Grace's Guide is the leading source of historical information on industry and manufacturing in Britain. This web publication contains 147,407 pages of information and 233,521 images on early companies, their products and the people who designed and built them.
1852 the Board of the Newport, Abergavenny and Hereford Railway invited tenders for the construction of a wrought iron bridge as part of the Taff Vale Extension which would connect with the Taff Vale Railway.
Charles Liddell, the railway's chief engineer, preferred Thomas Kennard's submission. Kennard’s plan incorporated his own-patented modification of the Warren Truss. The iron castings for the Viaduct were made by the Falkirk Iron Co; most of the wrought iron work was made by the Blaenavon Iron and Coal Co, both Kennard companies.

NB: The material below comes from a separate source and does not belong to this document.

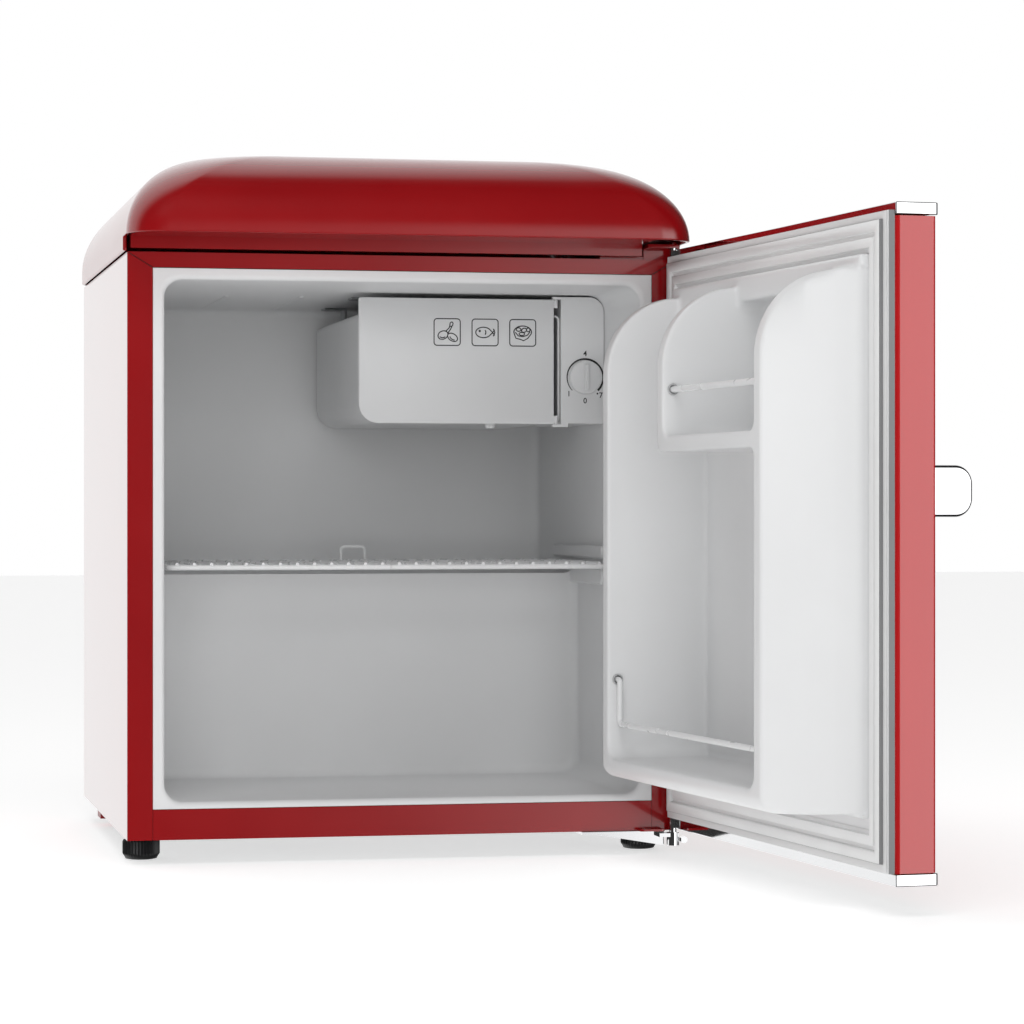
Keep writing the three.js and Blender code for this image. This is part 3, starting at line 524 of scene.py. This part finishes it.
def make_liner():
    low, high = span("inner_liner")
    front = low.y
    outer = fused(
        block(low.x, high.x, front, front + 2, low.z, high.z),
        block(-WALL - 2, WALL + 2, front + 1, STEP_Y + 2, FLOOR - 2, CEILING + 2),
        block(-WALL - 2, WALL + 2, front + 1, REAR + 2, STEP_Z - 2, CEILING + 2),
    )
    mouth = cavity_solid(FLOOR, front, STEP_Y, 4)
    start = [(x, front - 3, z) for x, z in rounded(-WALL - 4, WALL + 4, FLOOR - 4, CEILING + 4, 14)]
    entry = [(x, front + 0.01, z) for x, z in rounded(-WALL - 4, WALL + 4, FLOOR - 4, CEILING + 4, 14)]
    hollow = fused(mouth, loft([start, entry]), cavity_solid(STEP_Z, 90, REAR, 0))
    shell = cut(outer, hollow)
    parts = [shell]
    for sign in (-1, 1):
        for z0, z1 in ((197, 210.8), (219, 229.5)):
            x0, x1 = sorted((sign * (WALL - 7), sign * (WALL + 1)))
            radius = (z1 - z0) / 2 - 0.2
            outline = rounded(108, 297, z0, z1, radius, 8)
            inside = rounded(109.5, 295.5, z0 + 1.5, z1 - 1.5, radius - 1.5, 8)
            edge = x0 if sign > 0 else x1
            rim = edge + sign * 1.5
            root = x1 if sign > 0 else x0
            rings = [[(edge, a, b) for a, b in inside], [(rim, a, b) for a, b in outline],
                     [(root, a, b) for a, b in outline]]
            parts.append(loft(rings))
    for x in (-121, -57):
        parts.append(tube(bent([(x, 192, CEILING + 0.5), (x, 380, CEILING + 0.5)], 1), 1.1, 8))
        parts.append(lathe([(0, 0), (1.6, 0), (2, 0.6), (2, 3)], x, 190, CEILING - 1, steps=24))
    place("cavity_liner", joined(*parts), "cabinet", "liner_white", ["inner_liner"], sharp=30)


def make_shelf():
    low, high = span("wire_shelf")
    half = high.x
    front = low.y + 2.1
    back = 268
    z = 213.3
    rail = 2.1
    parts = []
    loop = [(-half + rail, front, z), (half - rail, front, z), (half - rail, back, z), (-half + rail, back, z)]
    around = bent([Vector(loop[0]).lerp(Vector(loop[1]), 0.5), loop[1], loop[2], loop[3], loop[0],
                   Vector(loop[0]).lerp(Vector(loop[1]), 0.499)], 6)
    parts.append(tube(around, rail, 14))
    middle = (front + back) / 2
    parts.append(tube([(-half + 2, middle, z), (half - 2, middle, z)], rail, 12))
    pitch = 14.05
    for i in range(26):
        x = (i - 12.5) * pitch
        top = z + rail + 0.5
        parts.append(tube([(x, front - 0.9, top), (x, back + 0.9, top)], 1.4, 10))
    stop = bent([(-10.5, back, z), (-10.5, back, z + 15), (10.5, back, z + 15), (10.5, back, z)], 4)
    parts.append(tube(stop, 1.45, 10))
    place("shelf_wires", joined(*parts), "wire_shelf", "wire_white", ["wire_shelf"])


# ---- icebox and thermostat ----
def make_icebox_door():
    low, high = span("freezer_door")
    plate_low, plate_high, front, left, right = 333, 438, low.y, -17.8, 149
    outline = rounded(left, right, plate_low, plate_high, (16.5, 0.8, 0.8, 1.5), 12)
    inset = rounded(left + 0.8, right - 0.8, plate_low + 0.8, plate_high - 0.8, (15.7, 0.4, 0.4, 0.8), 12)
    back = low.y + 3.5
    rings = [[(x, front, z) for x, z in inset], [(x, front + 0.5, z) for x, z in outline],
             [(x, back, z) for x, z in outline]]
    parts = [loft(rings)]
    x, y = 151, front + 1.8
    for z0, z1 in ((plate_low + 0.2, plate_low + 7), (plate_high - 7, plate_high - 0.3)):
        parts.append(lathe([(0, z0), (1.6, z0), (1.75, z0 + 0.3), (1.75, z1 - 0.3), (1.6, z1), (0, z1)], x, y, steps=24))
        parts.append(block(right - 1, x, front + 0.6, back - 0.4, z0 + 0.5, z1 - 0.5))
    parts.append(lathe([(0, low.z), (0.9, low.z), (0.9, plate_low + 1), (0, plate_low + 1)], x, y, steps=16))
    parts.append(lathe([(0, plate_high - 1), (0.9, plate_high - 1), (0.9, high.z), (0, high.z)], x, y, steps=16))
    mesh = joined(*parts)
    place("icebox_door", mesh, "freezer_door", "trim_white", ["freezer_door"])
    return front


def ink(name, strokes, front, body, radius=0.46):
    """Printed lines on a face that looks along -Y: strokes are lists of (x, z)."""
    parts = []
    for stroke in strokes:
        route = [Vector((x, front - 0.02, z)) for x, z in stroke]
        line = tube(route, radius, 8)
        line.transform(Matrix.Translation((0, front, 0)) @ Matrix.Diagonal((1, 0.35, 1, 1))
                       @ Matrix.Translation((0, -front, 0)))
        parts.append(line)
    place(name, joined(*parts), body, "print_black")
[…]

An assembly plant was built at Crumlin called the Crumlin Viaduct Works where the various sections of ironwork were put together.
The Crumlin Viaduct was finished in 1855; it consisted of ten, 150 feet long Warren Truss Spans 200 feet above the valley floor.
1857 The Viaduct was formally opened.
1858 In an address to the Institute of Engineers in Scotland Professor W. J. Maquern referred to the truss form "invented by Captain Warren used on the Crumlin Viaduct constructed by Messrs Liddell and Gordon as engineers and Mr Kennard as contractor". The bridge was the first product of the Crumlin Viaduct Works.
By the mid-1860s it was apparent that the viaduct was suffering from vibration, and some deterioration was apparent, necessitating repairs and strengthening. Holes for pins in the Warren girders were elongated by wear; tie-bars between the cast iron legs were rusting; timber decking was decayed. Considerable strengthening was recommended by Captain Tyler and separately by John Fowler. The work was undertaken by Messrs Kennard, and completed in late 1866.
This was the tallest viaduct in Great Britain until its demolition in 1965.